What made Biden’s decision to release reserves even more significant was the fact that it was supported by several other global powers. Despite existing political tensions, the US was able to unite a group of influential oil consumers who have long been struggling on their own against OPEC+’s production limitations and consequent price hikes. China, for example, sold off part of its own resets in the autumn of this year, and India, Japan and South Korea also recently voiced similar intentions. None of these Asian countries had used their oil reserves for such a global and coordinated price war in the past.

Not a war – yet

Of course, Biden’s decision on November 23 was not an outright declaration of war, but a demonstration of consumers’ new gained capacity to affect the market.
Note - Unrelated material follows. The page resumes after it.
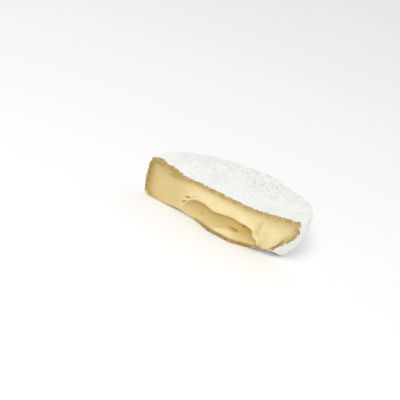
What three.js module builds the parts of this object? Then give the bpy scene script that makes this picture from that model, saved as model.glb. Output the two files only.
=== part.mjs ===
// Half of a soft-ripened cheese wheel, lying flat, with its cut face towards -Y.
// Millimetres, +Z up. The origin is under the middle of the half's box, on the face it rests on.
// The half is one closed solid. Its surface is a stack of closed outlines, each shaped like a
// capital D: a straight side along the cut and an arc round the back. The stack starts at one
// point in the base, spreads out over it, climbs the side and the cut together, and closes to
// one point in the top.

import * as THREE from "three";

// Driving dimensions.
const WHEEL_RADIUS = 55;
const THICKNESS = 24.8;
const CUT_IN_FRONT = 8.2;

// The top is a shallow saddle: it lifts towards both ends of the cut, mostly the right one, and
// sags a little beside the cut at the left.
const RIGHT_LIFT = 5.6;
const RIGHT_LIFT_FROM = 16;
const LEFT_LIFT = 2.2;
const LEFT_LIFT_FROM = 22;
const LIFT_LOST_TO_BACK = 0.35;
const TOP_DIMPLE = 0.5;
const TOP_SAG = 0.9;
const TOP_SAG_PLACE = -28;

// The base is flat, but beside the cut it has a low hump at the left and is turned up at the right.
const BASE_HUMP = 1.5;
const BASE_HUMP_PLACE = -26;
const BASE_TURNED_UP = 4.7;
const BASE_TURNED_UP_FROM = 25;
const BASE_TURNED_UP_TO = 41;
const BENT_DEPTH = 14;

// Where the side turns in to the base: a quarter superellipse, nearly a chamfer at the right end of
// the cut, and a small round at the top rim. The right corner itself is drawn in low down.
const FOOT_WIDTH_LEFT = 4.5;
const FOOT_HEIGHT_LEFT = 6;
const FOOT_POWER_LEFT = 2;
const FOOT_WIDTH_RIGHT = 9.5;
const FOOT_HEIGHT_RIGHT = 18;
const FOOT_POWER_RIGHT = 1.25;
const CORNER_DRAWN_IN = 3.6;
const CORNER_LENGTH = 0.06;
const RIM_ROUND = 2.6;
const SIDE_BULGE = 0.9;
const SIDE_WAVE = 0.45;

// The cut face: the soft paste has slumped forward in the middle, where it is torn back under a
// lip. It bulges in a fat tongue near the right end and is scooped at the left.
const SLUMP = 5.3;
const HOLLOW_DEPTH = 1.9;
const HOLLOW_LEFT = -26;
const HOLLOW_RIGHT = 31;
const HOLLOW_TOP = 13;
const HOLLOW_EDGE = 3;
const TONGUE = 2.3;
const TONGUE_PLACE = 39;
const LEFT_SCOOP = 1.5;
const CUT_EDGE_ROUND = 0.5;

// How finely the surface is divided.
const ARC_STEPS = 72;
const CUT_STEPS = 56;
const BASE_RINGS = 6;
const FOOT_RINGS = 5;
const SIDE_RINGS = 9;
const RIM_RINGS = 3;
const TOP_RINGS = 7;

const POLE = [0, 18];

function smooth(value, low, high) {
  return THREE.MathUtils.smoothstep(value, low, high);
}

function bell(value, centre, halfWidth) {
  return Math.exp(-(((value - centre) / halfWidth) ** 2));
}

// 1 at the cut, falling to 0 a short way behind it.
function besideCut(y) {
  return 1 - smooth(y, -CUT_IN_FRONT, BENT_DEPTH - CUT_IN_FRONT);
}

// Height of the top surface over a point of the plan.
function topHeight(x, y) {
  const backward = THREE.MathUtils.clamp((y + CUT_IN_FRONT) / (WHEEL_RADIUS + CUT_IN_FRONT), 0, 1);
  const kept = 1 - LIFT_LOST_TO_BACK * backward;
  const right = RIGHT_LIFT * smooth(x, RIGHT_LIFT_FROM, WHEEL_RADIUS);
  const left = LEFT_LIFT * smooth(-x, LEFT_LIFT_FROM, WHEEL_RADIUS);
  const dimples = TOP_DIMPLE * Math.sin(0.115 * x + 0.6) * Math.sin(0.13 * y + 0.4);
  const sag = TOP_SAG * bell(x, TOP_SAG_PLACE, 6) * besideCut(y);
  return THICKNESS + (right + left) * kept + dimples * smooth(y, -CUT_IN_FRONT, 8) - sag;
}

// Height of the base over a point of the plan.
function baseHeight(x, y) {
  const hump = BASE_HUMP * bell(x, BASE_HUMP_PLACE, 9);
  const turnedUp = BASE_TURNED_UP * smooth(x, BASE_TURNED_UP_FROM, BASE_TURNED_UP_TO);
  return (hump + turnedUp) * besideCut(y);
}

// A point of the plan raised to a share of the way from the base to the top.
function raised(x, y, share) {
  return [x, y, THREE.MathUtils.lerp(baseHeight(x, y), topHeight(x, y), share)];
}

// How far the cut face stands out towards -Y, at a share up (0 at the base, 1 at the top).
function cutRelief(x, up) {
  const z = up * THICKNESS;
  const slump = SLUMP * smooth(x, -17, 3) * (1 - smooth(x, 14.5, 29)) * (1 - smooth(up, 0.05, 0.95));
  const middle = (HOLLOW_LEFT + HOLLOW_RIGHT) / 2;
  const reach = (HOLLOW_RIGHT - HOLLOW_LEFT) / 2;
  const across = Math.abs(x - middle) / reach;
  const roof = HOLLOW_TOP * Math.sqrt(Math.max(0, 1 - across ** 4));
  const hollow = smooth(roof - z, -HOLLOW_EDGE / 2, HOLLOW_EDGE) * smooth(1 - across, 0, 0.25);
  const tongue = TONGUE * bell(x, TONGUE_PLACE, 6.2) * bell(z, 10, 9.5);
  const scoop = LEFT_SCOOP * bell(x, -41, 10) * bell(up, 0.5, 0.36);
  return slump - HOLLOW_DEPTH * hollow * smooth(up, 0, 0.12) + tongue - scoop;
}

// How far the foot's large right-hand rounding counts, along the arc (0 at its right end, 1 at its left).
function rightShare(along) {
  return ((1 + Math.cos(Math.PI * along)) / 2) ** 2;
}

function footWidth(along) {
  return THREE.MathUtils.lerp(FOOT_WIDTH_LEFT, FOOT_WIDTH_RIGHT, rightShare(along));
}

function footHeight(along) {
  return THREE.MathUtils.lerp(FOOT_HEIGHT_LEFT, FOOT_HEIGHT_RIGHT, rightShare(along));
}

// The exponent that bends the foot's quarter circle: 1 for a round foot, larger for a chamfer.
function footBend(along) {
  return 2 / THREE.MathUtils.lerp(FOOT_POWER_LEFT, FOOT_POWER_RIGHT, rightShare(along));
}

// How far the right corner is drawn in at a share of the height.
function cornerDrawnIn(along, share) {
  return CORNER_DRAWN_IN * (1 - smooth(along, 0, CORNER_LENGTH)) * (1 - smooth(share, 0.15, 0.75));
}

// How far the side swells outwards at a share of the height, a little unevenly along the arc.
function sideSwell(along, share) {
  return Math.sin(Math.PI * share) * (SIDE_BULGE + SIDE_WAVE * Math.sin(11 * along + 3 * share));
}

// One level of the side: how far it is set in from the wheel's radius, and its share of the
// height there, both for a place along the arc.
function level(setIn, height, edge) {
  const share = (along) => height(along) / THICKNESS;
  const inset = (along) => {
    const up = share(along);
    return setIn(along) + cornerDrawnIn(along, up) - sideSwell(along, up);
  };
  return { inset, share, edge };
}

function sideLevels() {
  const levels = [];
  for (let step = 0; step <= FOOT_RINGS; step += 1) {
    const turn = (step / FOOT_RINGS) * (Math.PI / 2);
    const setIn = (along) => footWidth(along) * (1 - Math.sin(turn) ** footBend(along));
    const height = (along) => footHeight(along) * (1 - Math.cos(turn) ** footBend(along));
    levels.push(level(setIn, height, step === 0));
  }
  for (let step = 1; step < SIDE_RINGS; step += 1) {
    const climb = step / SIDE_RINGS;
    const height = (along) => THREE.MathUtils.lerp(footHeight(along), THICKNESS - RIM_ROUND, climb);
    levels.push(level(() => 0, height, false));
  }
  for (let step = 0; step <= RIM_RINGS; step += 1) {
    const turn = (step / RIM_RINGS) * (Math.PI / 2);
    const setIn = () => RIM_ROUND * (1 - Math.cos(turn));
    const height = () => THICKNESS - RIM_ROUND * (1 - Math.sin(turn));
    levels.push(level(setIn, height, step === RIM_RINGS));
  }
  return levels;
}

// One closed outline: along the arc from the right corner to the left one, then back along the cut.
function outline({ inset, share, edge }) {
  const points = [];
  const rightRadius = WHEEL_RADIUS - inset(0);
  const leftRadius = WHEEL_RADIUS - inset(1);
  const rightAngle = -Math.asin(CUT_IN_FRONT / rightRadius);
  const leftAngle = Math.PI + Math.asin(CUT_IN_FRONT / leftRadius);
  for (let step = 0; step <= ARC_STEPS; step += 1) {
    const along = step / ARC_STEPS;
    const angle = THREE.MathUtils.lerp(rightAngle, leftAngle, along);
    const radius = WHEEL_RADIUS - inset(along);
    const x = radius * Math.cos(angle);
    const y = radius * Math.sin(angle);
    points.push(raised(x, y, share(along)));
  }
  const left = points[ARC_STEPS][0];
  const right = points[0][0];
  for (let step = 1; step < CUT_STEPS; step += 1) {
    const across = step / CUT_STEPS;
    const x = THREE.MathUtils.lerp(left, right, across);
    const up = THREE.MathUtils.lerp(share(1), share(0), across);
    const atEnds = smooth(across, 0, 0.05) * smooth(1 - across, 0, 0.05);
    const edgeRound = edge ? CUT_EDGE_ROUND : 0;
    const y = -CUT_IN_FRONT - atEnds * (cutRelief(x, up) - edgeRound);
    points.push(raised(x, y, up));
  }
  return points;
}

// Outlines that shrink from a rim towards the pole, over the base or the top.
function shrunkOutlines(rim, count, height) {
  const rings = [];
  for (let step = 1; step <= count; step += 1) {
    const kept = 1 - step / (count + 1);
    rings.push(rim.map(([x, y]) => {
      const px = POLE[0] + kept * (x - POLE[0]);
      const py = POLE[1] + kept * (y - POLE[1]);
      return [px, py, height(px, py)];
    }));
  }
  return rings;
}

function wheelHalfGeometry() {
  const side = sideLevels().map(outline);
  const base = shrunkOutlines(side[0], BASE_RINGS, baseHeight).reverse();
  const top = shrunkOutlines(side[side.length - 1], TOP_RINGS, topHeight);
  const rings = [...base, ...side, ...top];
  const around = rings[0].length;
  const positions = [...raised(...POLE, 0)];
  rings.forEach((ring) => ring.forEach((point) => positions.push(...point)));
  positions.push(...raised(...POLE, 1));
  const lastVertex = 1 + rings.length * around;
  const faces = [];
  for (let step = 0; step < around; step += 1) {
    const next = (step + 1) % around;
    faces.push(0, 1 + next, 1 + step);
    for (let ring = 0; ring < rings.length - 1; ring += 1) {
      const low = 1 + ring * around;
      const high = low + around;
      faces.push(low + step, low + next, high + next);
      faces.push(low + step, high + next, high + step);
    }
    const rim = 1 + (rings.length - 1) * around;
    faces.push(rim + step, rim + next, lastVertex);
  }
  const geometry = new THREE.BufferGeometry();
  geometry.setAttribute("position", new THREE.Float32BufferAttribute(positions, 3));
  geometry.setIndex(faces);
  centreOnBase(geometry);
  geometry.computeVertexNormals();
  return geometry;
}

// Put the origin under the middle of the box.
function centreOnBase(geometry) {
  geometry.computeBoundingBox();
  const { min, max } = geometry.boundingBox;
  geometry.translate(-(min.x + max.x) / 2, -(min.y + max.y) / 2, -min.z);
}

const rindMaterial = new THREE.MeshStandardMaterial({
  color: new THREE.Color(0.88, 0.87, 0.82),
  roughness: 0.85,
  metalness: 0,
});

const wheelHalf = new THREE.Mesh(wheelHalfGeometry(), rindMaterial);
wheelHalf.name = "wheel_half";

const cheese = new THREE.Group();
cheese.add(wheelHalf);

export default cheese;
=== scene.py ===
"""Half of a small soft-ripened cheese wheel, lying flat with its cut face in front.

Three pieces ride on the one body. The mould rind is a closed shell with a torn edge round the
cut. The cream paste fills it and has slumped out of the cut under its own weight. Rind crumbs
stick along the cut's edges. Shapes are worked out in millimetres round the wheel's own centre,
as whole arrays, and placed in the part's frame in metres.
"""
import math

import bpy
import numpy as np
from mathutils import Matrix, Vector


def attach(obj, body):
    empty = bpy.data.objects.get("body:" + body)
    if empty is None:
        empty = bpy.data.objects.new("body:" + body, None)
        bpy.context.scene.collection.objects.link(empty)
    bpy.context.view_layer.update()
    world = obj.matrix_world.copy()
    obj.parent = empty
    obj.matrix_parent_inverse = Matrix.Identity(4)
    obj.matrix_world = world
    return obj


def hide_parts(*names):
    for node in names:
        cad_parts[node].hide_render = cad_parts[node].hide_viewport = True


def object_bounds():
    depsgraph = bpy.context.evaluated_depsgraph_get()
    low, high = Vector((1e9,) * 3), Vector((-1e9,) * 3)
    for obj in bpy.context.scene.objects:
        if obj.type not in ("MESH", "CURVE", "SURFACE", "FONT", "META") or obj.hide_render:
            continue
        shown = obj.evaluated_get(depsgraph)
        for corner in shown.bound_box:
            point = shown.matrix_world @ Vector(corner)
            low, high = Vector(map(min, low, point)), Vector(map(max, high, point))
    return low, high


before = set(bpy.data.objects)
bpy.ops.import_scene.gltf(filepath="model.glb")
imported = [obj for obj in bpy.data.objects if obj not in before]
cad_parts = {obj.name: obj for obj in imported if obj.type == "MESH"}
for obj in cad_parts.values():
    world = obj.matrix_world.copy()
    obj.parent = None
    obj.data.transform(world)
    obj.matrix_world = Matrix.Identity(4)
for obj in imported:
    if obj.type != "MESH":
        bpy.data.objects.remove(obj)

CAD_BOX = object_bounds()
MM = 0.001

# The wheel half, in millimetres. A dimple wave is radians per millimetre and its start; the
# side's wave is radians along the arc and up the side.
WHEEL_RADIUS = 55.0
THICKNESS = 24.8
CUT_IN_FRONT = 8.2
RIGHT_LIFT = 5.6
RIGHT_LIFT_FROM = 16.0
LEFT_LIFT = 2.2
LEFT_LIFT_FROM = 22.0
LIFT_LOST_TO_BACK = 0.35
TOP_DIMPLE = 0.5
DIMPLE_WAVE_ACROSS = (0.115, 0.6)
DIMPLE_WAVE_BACK = (0.13, 0.4)
TOP_SAG = 0.9
TOP_SAG_PLACE = -28.0
TOP_SAG_WIDTH = 6.0
BASE_HUMP = 1.5
BASE_HUMP_PLACE = -26.0
BASE_HUMP_WIDTH = 9.0
BASE_TURNED_UP = 4.7
BASE_TURNED_UP_FROM = 25.0
BASE_TURNED_UP_TO = 41.0
BENT_DEPTH = 14.0
FOOT_WIDTH_LEFT = 4.5
FOOT_HEIGHT_LEFT = 6.0
FOOT_POWER_LEFT = 2.0
FOOT_WIDTH_RIGHT = 9.5
FOOT_HEIGHT_RIGHT = 18.0
FOOT_POWER_RIGHT = 1.25
CORNER_DRAWN_IN = 3.6
CORNER_LENGTH = 0.06
CORNER_FADES = (0.15, 0.75)
RIM_ROUND = 2.6
SIDE_BULGE = 0.9
SIDE_WAVE = 0.45
SIDE_WAVE_TURNS = (11.0, 3.0)
BACK_SWELL = 1.2
POLE = (0.0, 18.0)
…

In terms of its scale, the total volume of oil planned to be released from reserves does not exceed the global daily demand (however, in order to balance it, OPEC+ would still need to abandon increasing production quotas for some time). Moreover, the release of extra barrels will be staggered, and a significant part of them should be returned by sellers to the US reserve. There are also still some questions over the commitment of US’s Asian partners to releasing their reserves (So far, only Japan fully confirmed that it will make the move).

Nevertheless, for OPEC members, and especially for Gulf monarchies, the warning issued by their Asian consumers was significant. Considering the primary role Asia is expected to play in the future of the oil market, having long-term positive relations with Asian powerhouses will likely be key to Saudi Arabia, the United Arab Emirates, Iraq, Kuwait and, potentially, Iran’s ability to maintain their positions in the oil market during this unstable period of the energy transition.

As a result of all this, on December 2, OPEC+ did not dare to freeze its production volume. Instead, it chose to – albeit cautiously – bow to consumer pressure.  This means we are now witnessing a new oil market reality, where producers are forced to take into consideration the wishes and interests of consumers.